Britain is certainly working for them. It is also working for American imperialism. And that’s something Blair and his minions don’t want to talk about. It’s not surprising with revelations of new imperialist atrocities coming out of Iraq by the day. The horrendous regime at the US Abu Ghraib concentration camp in Iraq has sickened American public opinion and forced the US military government to order a name change and its ultimate demolition. The massacre at the wedding feast is followed by reliable reports of British Army brutality in southern Iraq while Bush and Blair bleat on about returning Iraq to “democracy”.

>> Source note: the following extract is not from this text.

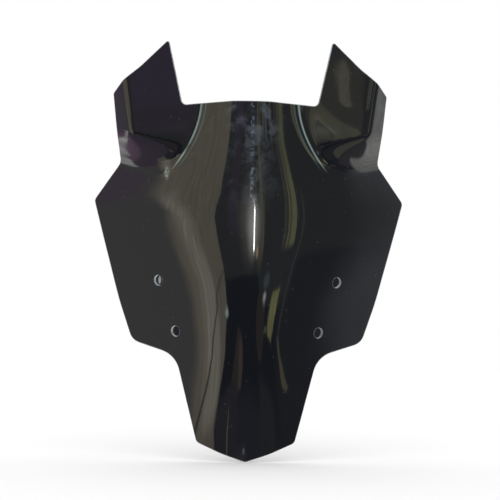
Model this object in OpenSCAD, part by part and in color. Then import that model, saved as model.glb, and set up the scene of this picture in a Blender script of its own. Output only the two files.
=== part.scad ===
// Windshield screen for a motorcycle: one thermoformed sheet of dark smoked
// acrylic, trimmed all round and drilled for the four screws that hold it.
// Millimetres. +Z is up, X runs across, and the windward face looks towards -Y.
// The origin is the centre of the four fixing holes.

/* [Sheet] */
// Thickness of the acrylic
sheet_t = 3; // [2:0.5:4]
// Slope that the flanks settle to, as depth over width
flank_slope = 0.757; // [0.5:0.001:0.9]
// Radius of the long bow from the top edge to the chin
bow_r = 900; // [700:10:1500]

/* [Crown] */
// Half-width over which the crown rounds, at its narrow neck
neck_w = 28; // [22:1:34]
// Extra half-width where the crown is fullest
full_w = 17; // [8:1:24]
// Extra half-width at the chin
chin_w = 8; // [0:1:12]
// Height of the crown's fullest level above the holes
full_z = 87; // [70:1:100]
// Height over which the fullness fades
full_span = 60; // [45:1:75]

/* [Horn panels] */
// How much less the horn panels slope than the flanks
horn_push = 0.52; // [0.3:0.01:0.56]
// Distance from the middle to the crease, at the top edge
crease_x = 45; // [40:1:50]
// How far the crease runs out on its way down to the step
crease_run = 30; // [20:1:36]
// Height of the foot of the step under each panel
step_z = 129; // [124:1:134]
// Height over which the step rises
step_rise = 40; // [34:1:50]
// How much more the panels slope again at their outer margins
curl = 0.75; // [0.3:0.05:0.85]
// Distance from the middle to where the margins curl back
curl_x = 111; // [106:1:116]

/* [Outline] */
// Height of the top edge at the middle, between the horns
top_z = 196.5; // [190:0.5:205]
// Height of the horn tips
tip_z = 253.5; // [245:0.5:260]
// Half-width across the horn tips
tip_x = 78; // [76:0.5:82]
// Half-width at the waist notches
waist_x = 124; // [120:1:128]
// Half-width at the elbows, the widest level
elbow_x = 150; // [146:1:154]
// Depth of the chin's point below the holes
chin_drop = 147; // [142:1:152]

/* [Fixing holes] */
// Diameter of each fixing hole
hole_d = 10; // [6:0.5:12]
// Distance between the two upper holes
upper_span = 170; // [160:1:180]
// Distance between the two lower holes
lower_span = 136; // [128:1:146]
// Height between the two rows
row_rise = 48; // [40:1:56]

/* [Hidden] */

// Grid of the sheet before it is trimmed
blank_x = 160;      // half-width
blank_low = -156;   // lowest level
blank_high = 262;   // highest level
columns = 44;       // strips across
rows = 46;          // strips up
crown_share = 0.55; // share of even spacing; the rest crowds strips at the crown
probe = 0.05;       // step for measuring a slope
crease_fall = 70;   // drop over which the crease runs out
step_lean = 0.25;   // rise of the step's foot for each millimetre outwards
curl_lean = 0.15;   // lean of the line where the margins curl back
curl_z = 150;       // height at which that line is at curl_x
margin = 20;        // overrun of a cutting tool past the sheet

// Corners of the right half of the outline, from the top edge's middle round
// to the chin's point: [across, up, radius of the rounded corner]
half_outline = [
    [0, top_z, 560],
    [64, top_z - 6, 5],
    [tip_x, tip_z, 2],
    [105, 227.5, 60],
    [121.5, 214.5, 15],
    [131, 202, 4],
    [waist_x, 137, 9],
    [elbow_x, 101, 6],
    [124.5, 5, 300],
    [111, -34.5, 14],
    [68, -47, 24],
    [47, -129.5, 6],
    [23, -139.5, 80],
    [0, -chin_drop, 6],
];
left_half = [
    for (i = [len(half_outline) - 2 : -1 : 1])
        [-half_outline[i][0], half_outline[i][1], half_outline[i][2]]
];
corners = concat(half_outline, left_half);

function ease(t) = let (c = min(max(t, 0), 1)) c * c * (3 - 2 * c);
function unit(v) = v / norm(v);

// Half-width of the rounding at a height: fullest at full_z, then a neck, then
// a slightly broader chin
function crown_w(z) =
    neck_w + full_w * exp(-pow((z - full_z) / full_span, 2))
    + chin_w * ease((-z - 30) / (chin_drop - 30));

// Turn from level to a slope of one, smooth over a few times soft
function ramp(u, soft) = soft * ln(1 + exp(u / soft));

// How far the face is pushed forward: nothing below the step, and above it a
// panel that leaves the flank at the crease and curls back at its margin
function push(x, z) =
    let (
        out = abs(x),
        fall = max(top_z - z, 0) / crease_fall,
        crease = crease_x + crease_run * fall * fall,
        turn = curl_x + curl_lean * (z - curl_z),
        step = ease((z - step_z - step_lean * (out - waist_x)) / step_rise)
    )
    step * (horn_push * ramp(out - crease, 4) - curl * ramp(out - turn, 2));

// Depth of the windward face behind the foremost point of the crown
function depth(x, z) =
    pow(z - full_z, 2) / (2 * bow_r)
    + flank_slope * (norm([x, crown_w(z)]) - crown_w(z))
    - push(x, z);

// The four holes, as [across, up]
hole_places = [
    for (side = [-1, 1])
        each [[side * upper_span / 2, row_rise / 2], [side * lower_span / 2, -row_rise / 2]]
];
hole_depth = (depth(upper_span / 2, row_rise / 2)
    + depth(lower_span / 2, -row_rise / 2)) / 2;

// The windward face in the part's frame, and its outward direction
function face(x, z) = [x, depth(x, z) - hole_depth, z];
function outward(x, z) = unit([
    (depth(x + probe, z) - depth(x - probe, z)) / (2 * probe),
    -1,
    (depth(x, z + probe) - depth(x, z - probe)) / (2 * probe),
]);

// Where a strip lies across, for u from -1 to 1
function across(u) = blank_x * (crown_share * u + (1 - crown_share) * pow(u, 3));
function level(j) = blank_low + (blank_high - blank_low) * j / rows;

// Arc that rounds one corner of the outline
function rounded(before, corner, after, r) =
    let (
        here = [corner[0], corner[1]],
        back = unit([before[0], before[1]] - here),
        ahead = unit([after[0], after[1]] - here),
        half = acos(back * ahead) / 2,
        centre = here + unit(back + ahead) * r / sin(half),
        start = here + back * r / tan(half) - centre,
        finish = here + ahead * r / tan(half) - centre,
        from = atan2(start[1], start[0]),
        turn = atan2(finish[1], finish[0]) - from,
        sweep = turn > 180 ? turn - 360 : turn < -180 ? turn + 360 : turn,
        steps = max(2, ceil(abs(sweep) / 12))
    )
    [for (i = [0 : steps]) centre + r * [cos(from + sweep * i / steps), sin(from + sweep * i / steps)]];

module outline() {
    count = len(corners);
    polygon([
        for (i = [0 : count - 1])
            each rounded(corners[(i + count - 1) % count], corners[i],
                corners[(i + 1) % count], corners[i][2])
    ]);
}

// The formed sheet before trimming: a grid on the windward face, the same grid
// sheet_t behind it, and walls round the rim
module formed_sheet() {
    stride = columns + 1;
    layer = stride * (rows + 1);
    front = [
        for (j = [0 : rows], i = [0 : columns])
            face(across(2 * i / columns - 1), level(j))
    ];
    back = [
        for (p = front) p - sheet_t * outward(p[0], p[2])
    ];
    front_faces = [
        for (j = [0 : rows - 1], i = [0 : columns - 1])
            let (a = j * stride + i)
            each [[a, a + stride, a + stride + 1], [a, a + stride + 1, a + 1]]
    ];
    back_faces = [
        for (f = front_faces) [f[2] + layer, f[1] + layer, f[0] + layer]
    ];
    rim = concat(
        [for (i = [0 : columns]) i],
        [for (j = [1 : rows]) j * stride + columns],
        [for (i = [1 : columns]) rows * stride + columns - i],
        [for (j = [1 : rows - 1]) (rows - j) * stride]
    );
    rim_faces = [
        for (i = [0 : len(rim) - 1])
            let (a = rim[i], b = rim[(i + 1) % len(rim)])
            each [[a, b, b + layer], [a, b + layer, a + layer]]
    ];
    polyhedron(concat(front, back), concat(front_faces, back_faces, rim_faces));
}

// A drill square to the face at one hole
module drill(place) {
    axis = outward(place[0], place[1]);
    translate(face(place[0], place[1]))
        rotate([0, acos(axis[2]), atan2(axis[1], axis[0])])
            cylinder(h = 2 * margin, d = hole_d, center = true, $fn = 48);
}

module screen() {
    color("#1c1d20")
        difference() {
            intersection() {
                formed_sheet();
                rotate([90, 0, 0])
                    linear_extrude(height = 2 * (blank_x + margin), center = true)
                        outline();
            }
            for (place = hole_places) drill(place);
        }
}

screen();
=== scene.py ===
"""Looks of a motorcycle windshield screen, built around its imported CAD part.

The frame is the CAD's: metres, +Z up, X across, the windward face towards -Y, and the
origin at the centre of the four fixing holes. The sheet's formula is the CAD's own, with
its sizes in millimetres, and it is meshed here as one smooth surface with a real cut edge.
Near-black gloss shows little but its surroundings, so much of the look is the studio,
which is laid out by direction at the end.
"""

import math

import bpy
import numpy as np
from mathutils import Matrix, Vector
from mathutils.geometry import delaunay_2d_cdt


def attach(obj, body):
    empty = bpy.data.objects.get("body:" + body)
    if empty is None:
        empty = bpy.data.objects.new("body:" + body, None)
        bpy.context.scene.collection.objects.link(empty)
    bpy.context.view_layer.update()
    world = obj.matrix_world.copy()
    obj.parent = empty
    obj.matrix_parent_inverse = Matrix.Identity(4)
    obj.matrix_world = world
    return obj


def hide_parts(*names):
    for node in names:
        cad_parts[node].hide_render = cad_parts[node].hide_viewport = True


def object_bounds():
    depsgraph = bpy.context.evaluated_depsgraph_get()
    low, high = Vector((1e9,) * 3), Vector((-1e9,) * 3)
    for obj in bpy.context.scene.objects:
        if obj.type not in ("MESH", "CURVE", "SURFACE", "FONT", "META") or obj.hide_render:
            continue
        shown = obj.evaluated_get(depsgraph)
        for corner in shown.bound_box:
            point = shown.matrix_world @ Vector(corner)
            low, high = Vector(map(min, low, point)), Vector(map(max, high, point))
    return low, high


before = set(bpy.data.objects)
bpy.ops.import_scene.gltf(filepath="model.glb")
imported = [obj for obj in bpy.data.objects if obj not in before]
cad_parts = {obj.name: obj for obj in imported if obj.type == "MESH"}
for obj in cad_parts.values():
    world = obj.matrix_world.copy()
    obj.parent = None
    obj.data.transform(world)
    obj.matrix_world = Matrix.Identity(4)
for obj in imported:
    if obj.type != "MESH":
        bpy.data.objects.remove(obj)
CAD_LOW, CAD_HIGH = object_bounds()
MM = 0.001

# ---------------------------------------------------------------- the sheet's shape, in millimetres
SHEET_T = 3.0
FLANK_SLOPE = 0.757    # depth over width that the flanks settle to
BOW_R = 900.0          # the long bow from the top edge to the chin

# half-width over which the crown rounds: a neck, fuller at one level and broader at the chin
NECK_W = 28.0
FULL_W = 17.0
FULL_Z = 87.0
FULL_SPAN = 60.0
CHIN_W = 8.0
CHIN_FROM = 30.0       # how far below the holes the chin starts to broaden

# horn panels: how much less they slope, and the crease beside the crown where they start
HORN_PUSH = 0.52
CREASE_X = 45.0
CREASE_RUN = 30.0
CREASE_FALL = 70.0
CREASE_SOFT = 4.0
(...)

The sense of shame at doing Bush’s dirty work has even effected the Tory grandees who seeking to recover some of the ground lost to the Liberal Democrats over the Iraq war. Michael Howard and Michael Rifkind have publicly called on Blair to distance Britain from some aspects of the American occupation and demand a greater role in the direct administration of the occupation.

 Charles Kennedy, the Liberal Democrat leader, rightly dismissed this as “chicanery and political opportunism”. Though a handful of Tories did take the principled stand in Parliament, voting with the Labour rebels, the Lib-Dems and the Welsh and Scottish nationalists against Blair’s war, Howard was not one of them. Malcolm Rifkind, who hopes to return to Parliament, publicly states that he believes that the Iraq war was “unnecessary and undesirable” though that hasn’t stopped him making a few bob as chairman of AmorGroup, one of the largest private “security” firms operating in Iraq.

But the greatest sense of anger and disgust is within the labour movement itself – shame at the sight of a British Labour Prime Minister acting as the apologist and mouthpiece for the most venal and aggressive section of the American ruling class.

No worker can benefit from the return of the Tories and most of us know it. Blair has got to go, together with all of the servile clique that revolve around him. And only the movement that put him there in the first place can remove him. The militant trade unions and the Labour rebels in Parliament must act to end this sickening farce.